# Mmats CX6 PRO



## boricua69 (Oct 14, 2009)

All companies are in CES!
I was looking for a new DSP, because my Alpine F1 display was damage and needs time to send it for repair. So i was thinking about an active crossover that have band pass for a 4 way system. Years ago i tried audicontrol gear and doesn't like it to much. This time i give a try to the new Mmats active crossover. I was scare because they never have design a active crossover and many of their amps doesn't have subsonic filter. But in my mind i sayed f--ked is just for a short time until i repair the F1.

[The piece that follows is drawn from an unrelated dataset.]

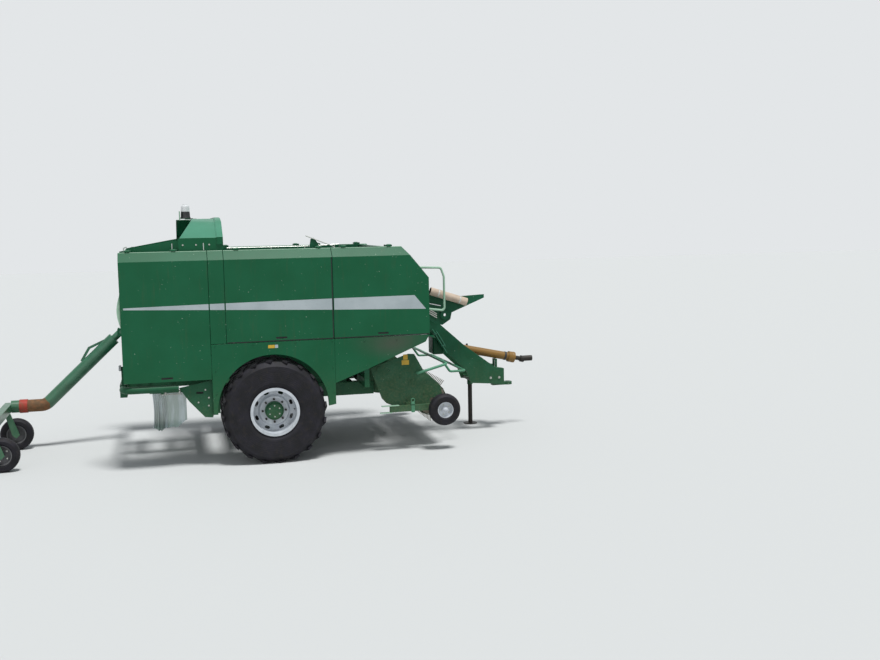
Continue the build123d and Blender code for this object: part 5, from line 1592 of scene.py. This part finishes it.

WOW! this crossover sound amazing, have a lot of power and configurations.
The stereo separation is very good! There's no hissss or power supply noise like audiocontrol. And i believe that is the best car active crossover in market period. I'm using two inputs front L and R and the 12 outputs works together.
Incredible sound and is variable, no chips, so you can play with the frecuencies. I'm only testing hi,mid and low. Tomorrow i will add the sub.

Great product for a little company.

View attachment 58152


View attachment 58153


View attachment 58154


----------



## RandomBeat (Aug 23, 2014)

if you dont mind, how much was she?


----------



## dluckychance (Sep 9, 2014)

if you ever want to sell it let me know.


----------